▶ [Problem]
Return every line below in which "materials" appears.

▶ [Data for the task]

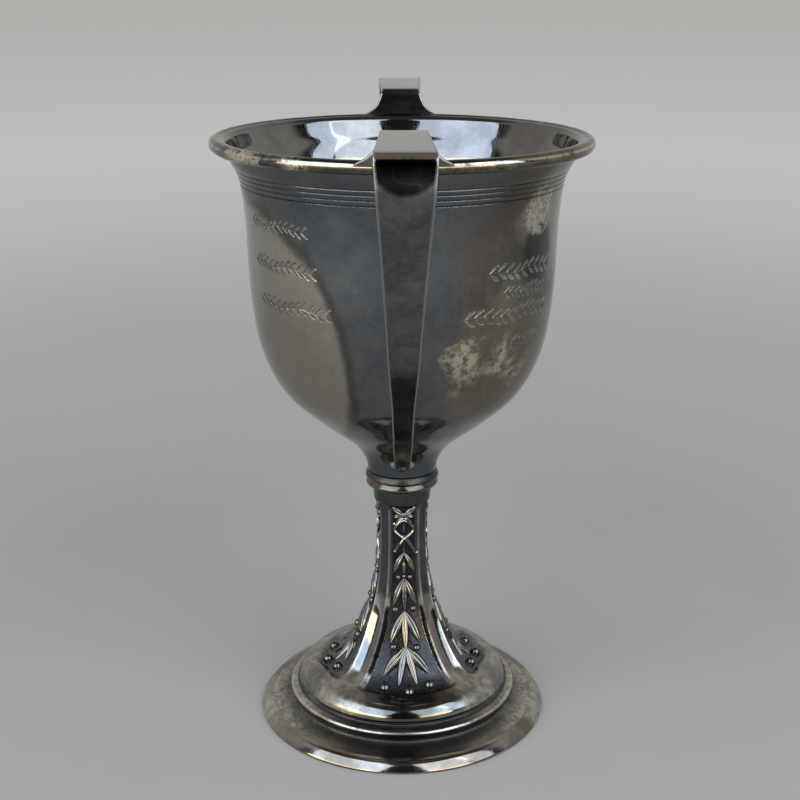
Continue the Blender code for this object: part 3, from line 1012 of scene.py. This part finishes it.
def build_looks():
    bowl_metal = silver(
        "bowl_tarnished_silver",
        (0.105, 0.116, 0.13),
        (0.135, 0.138, 0.142),
        (0.54, 0.49, 0.385),
        0.10,
        worn=0.74,
        regions=[
            ((50, -30, 160), 60, (0.10, 0.088, 0.074)),
            ((38, -37, 131), 38, (0.20, 0.175, 0.135)),
            ((46, -20, 178), 26, (0.25, 0.23, 0.195)),
            ((42, -29, 166), 13, (0.035, 0.033, 0.03)),
        ],
        patches=[((20, -43, 135), 20, 0.76), ((40, -29, 180), 14, 0.92), ((33, -35, 132), 32, 0.54)],
        # Painted reflection: a paler patch on the bowl's left, where the room's light is reflected, with a
        # painted dark shade line round it.
        painted_light_patch=((-60, 0, 124), (45, 400, 60), (0.33, 0.305, 0.262)),
        polish=((0, 0, 92), 36),
        mottle=0.2,
    )
    rim_metal = silver(
        "rim_worn_brass",
        (0.10, 0.095, 0.085),
        (0.19, 0.152, 0.10),
        (0.66, 0.60, 0.50),
        0.09,
        cloud=60,
        worn=0.66,
        regions=[((52, -27, 197), 22, (0.17, 0.125, 0.06)), ((58, 4, 197), 12, (0.03, 0.028, 0.026))],
        patches=[((-46, -37, 196), 27, 0.74), ((-30, -50, 196), 13, 0.62), ((44, -38, 196), 18, 0.35)],
        grain=1.9,
        mottle=0.7,
    )
    handle_metal = silver(
        "handle_dark_silver",
        (0.115, 0.12, 0.124),
        (0.155, 0.157, 0.152),
        (0.4, 0.39, 0.37),
        0.12,
        cloud=45,
        worn=0.75,
        # Painted reflection: near black on the front handle's outer top end, where the dark room in front of
        # the cup is reflected.
        painted_light_patch=((0, -104, 204.5), (8.6, 9, 8.6), (0.012, 0.012, 0.014)),
        rubbed=(0.34, 0.345, 0.35),
        mottle=0.45,
    )
    collar_metal = silver(
        "collar_worn_silver",
        (0.115, 0.107, 0.092),
        (0.17, 0.145, 0.12),
        (0.6, 0.54, 0.47),
        0.15,
        cloud=50,
        worn=0.68,
    )
    stem_metal = silver(
        "stem_oxidised_silver",
        (0.24, 0.25, 0.26),
        (0.27, 0.245, 0.21),
        (0.50, 0.47, 0.41),
        0.08,
        worn=0.76,
        # Painted shade darkens the upper stem under the bowl, with a painted dark line round it; the dark
        # place at the front of the dome is a painted reflection of the dark room in front, and the matte,
        # lighter patches on the dome's shoulders are painted sheen where the room's light is reflected.
        painted_light_patch=((0, 0, 95), (60, 60, 50), (0.085, 0.09, 0.095)),
        regions=[((2, -31, 15), 14, (0.12, 0.112, 0.105))],
        matte_painted_sheen=[((-22, -24, 15), 19), ((25, -20, 15), 17), ((-32, 6, 15), 22), ((32, 6, 15), 22)],
        polish=((0, -16, 34), 24),
        mottle=0.3,
    )
    cut_metal = silver(
        "engraved_bright_cut",
        (0.33, 0.32, 0.30),
        (0.28, 0.265, 0.24),
        (0.5, 0.48, 0.45),
        0.16,
        cloud=60,
        worn=0.6,
    )
    leaf_metal = silver(
        "garland_silver",
        (0.125, 0.13, 0.137),
        (0.17, 0.155, 0.135),
        (0.6, 0.58, 0.53),
        0.07,
        cloud=60,
        worn=0.7,
    )
    foot_metal = silver(
        "foot_dull_silver",
        (0.21, 0.20, 0.185),
        (0.27, 0.245, 0.21),
        (0.62, 0.59, 0.52),
        0.15,
        cloud=30,
        worn=0.74,
        # The dark place at the front of the flange is a painted reflection of the dark room in front; the
        # matte, lighter patches at its sides and back are painted sheen where the room's light is reflected.
        regions=[((0, -40, 5), 30, (0.11, 0.105, 0.105))],
        matte_painted_sheen=[((-44, -8, 4), 36), ((45, -6, 4), 36), ((0, 46, 4), 36)],
        grain=1.7,
        mottle=0.4,
    )
    edge_metal = silver(
        "foot_edge_silver",
        (0.37, 0.345, 0.31),
        (0.20, 0.165, 0.13),
        (0.6, 0.56, 0.5),
        0.08,
        cloud=55,
        worn=0.74,
        # Matte, lighter patches of painted sheen at the wire's left and right, where the room's light is
        # reflected.
        matte_painted_sheen=[((-48, -6, 2), 24), ((48, -6, 2), 24)],
    )
    solder_metal = silver(
        "solder_silver",
        (0.42, 0.42, 0.41),
        (0.34, 0.34, 0.33),
        (0.6, 0.6, 0.58),
        0.06,
        mottle=0.1,
    )

    finish_piece(build_bowl(), bowl_metal, "bowl_silver", "bowl")
    finish_piece(build_engraving(), cut_metal, "bowl_silver")
    finish_piece(build_rim(), rim_metal, "rim_silver", "rim_wire")
    finish_piece(build_handle("cup_handle_front", 1), handle_metal, "handle_silver", "handle_front")
    finish_piece(build_handle("cup_handle_back", -1), handle_metal, "handle_silver", "handle_back")
    finish_piece(build_solder(), solder_metal, "handle_silver")
    finish_piece(build_collar(), collar_metal, "collar_silver", "collar")
    upper = build_stem_part("stem_upper", SEAM_HEIGHT + 0.05, COLLAR_BOTTOM - 0.05)
    finish_piece(upper, stem_metal, "stem_silver", "stem_sleeve")
    lower = build_stem_part("stem_pedestal", STEM_SHAPE[0][1], SEAM_HEIGHT - 0.05)
    finish_piece(lower, stem_metal, "stem_silver", "pedestal")
    finish_piece(build_garlands(), leaf_metal, "stem_silver")
    finish_piece(build_foot_plate(), foot_metal, "foot_silver", "foot_plate")
    finish_piece(build_foot_wire(), edge_metal, "foot_silver", "foot_wire")

    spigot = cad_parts["stem_spigot"]
    spigot_metal = silver("spigot_brass", (0.5, 0.38, 0.2), (0.42, 0.3, 0.15), (0.7, 0.55, 0.3), 0.35)
    spigot.data.materials.clear()
    spigot.data.materials.append(spigot_metal)


# Stage: floor, lights and camera


def build_floor():
    size = 16000  # half its width, in millimetres
    corners = [(-size, -size, 0), (size, -size, 0), (size, size, 0), (-size, size, 0)]
    floor = mesh_object("floor", corners, [(0, 1, 2, 3)])
    material, n = new_material("pale_floor")
    n.shader.inputs["Metallic"].default_value = 0.0
    n.shader.inputs["Roughness"].default_value = 0.85
    soft = n.times(n.noise(9.0, 4.0, 0.6), 0.04)
    pale = n.mix(n.steps(n.length(), 0.15, 1.6), (0.262, 0.250, 0.236), (0.62, 0.615, 0.60))
    pale = n.mix(soft, pale, (1.0, 1.0, 1.0))
    # In reflections the floor ends some way in front.
    dark = n.times(n.glossy_ray(), n.steps(n.axis("Y"), -1.35, -1.65))
    n.link(n.mix(dark, pale, (0.05, 0.05, 0.055)), n.shader.inputs["Base Color"])
    floor.data.materials.append(material)


COOL_LIGHT = (0.66, 0.80, 1.0)
LIGHT_DISTANCE = 1.6
LIGHTS = [
    # name, azimuth from the camera's side towards +X, elevation, width, height, colour, power
    ("window_left", -46, 36, 1.6, 1.15, COOL_LIGHT, 19),
    ("window_left_low", -46, 9, 1.75, 0.42, (1.0, 0.86, 0.60), 12),
    ("window_right", 36, 36, 0.95, 1.15, (0.74, 0.86, 1.0), 12),
    ("window_right_low", 36, 9, 1.0, 0.42, (1.0, 0.84, 0.56), 7),
    ("window_far_right", 64, 33, 0.5, 1.45, COOL_LIGHT, 7),
]


def add_light(name, azimuth, elevation, width, height, color, power):
    """A soft rectangular light aimed at the cup."""
    lamp = bpy.data.lights.new(name, "AREA")
    lamp.shape = "RECTANGLE"
    lamp.size = width
    lamp.size_y = height
    lamp.color = color
    lamp.energy = power
    obj = bpy.data.objects.new(name, lamp)
    a, e = math.radians(azimuth), math.radians(elevation)
    out = Vector((math.sin(a) * math.cos(e), -math.cos(a) * math.cos(e), math.sin(e)))
    obj.location = out * LIGHT_DISTANCE + Vector((0, 0, 0.1))
    obj.rotation_mode = "QUATERNION"
    obj.rotation_quaternion = out.to_track_quat("Z", "Y")
    bpy.context.scene.collection.objects.link(obj)


def build_world():
    world = bpy.data.worlds.new("studio")
    bpy.context.scene.world = world
    world.use_nodes = True
    n = Nodes(world.node_tree, "Background", "Generated")
    room = n.mix(n.steps(n.axis("Y"), -0.20, -0.02), (0.035, 0.033, 0.035), (0.46, 0.455, 0.44))
    room = n.mix(n.steps(n.axis("Z"), 0.72, 0.85), room, (0.13, 0.115, 0.10))
    # Metal reflects the room, and all else sees an even pale sky.
    n.link(n.mix(n.glossy_ray(), (0.70, 0.70, 0.695), room), n.shader.inputs["Color"])
    n.shader.inputs["Strength"].default_value = 1.0


# The photograph's angle
CAMERA_REACH = 0.43886  # from the cup's axis, in metres
CAMERA_HEIGHT = 0.251919
CAMERA_DOWN = 0.3111  # radians, 17.8 degrees
CAMERA_TURN = math.radians(0.5)


def build_camera():
    camera = bpy.data.objects.new("camera", bpy.data.cameras.new("camera"))
    bpy.context.scene.collection.objects.link(camera)
    x, y = -CAMERA_REACH * math.sin(CAMERA_TURN), -CAMERA_REACH * math.cos(CAMERA_TURN)
    camera.location = (x, y, CAMERA_HEIGHT)
    camera.rotation_euler = (math.pi / 2 - CAMERA_DOWN, 0, -CAMERA_TURN)
    camera.data.sensor_width = 36.0
    camera.data.lens = 62.72
    camera.data.shift_x = -0.0025
    camera.data.clip_start = 0.01
    camera.data.clip_end = 100
    bpy.context.scene.camera = camera


build_looks()
build_floor()
build_world()
for light in LIGHTS:
    add_light(*light)
build_camera()
bpy.context.scene.view_settings.view_transform = "Standard"
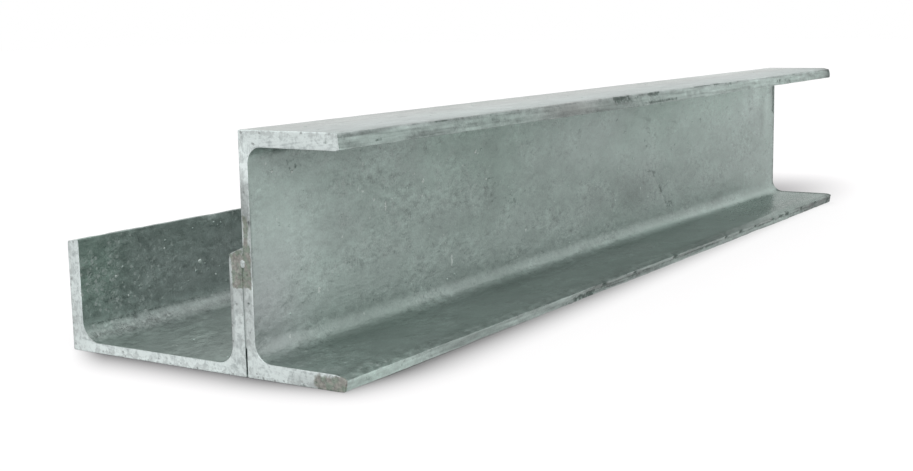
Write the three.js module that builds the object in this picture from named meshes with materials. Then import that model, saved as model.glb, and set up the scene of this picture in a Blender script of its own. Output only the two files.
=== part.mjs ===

▶ [Solution to this task]
    spigot.data.materials.clear()
    spigot.data.materials.append(spigot_metal)
    floor.data.materials.append(material)
Write the three.js module that builds the object in this picture from named meshes with materials. Then import that model, saved as model.glb, and set up the scene of this picture in a Blender script of its own. Output only the two files.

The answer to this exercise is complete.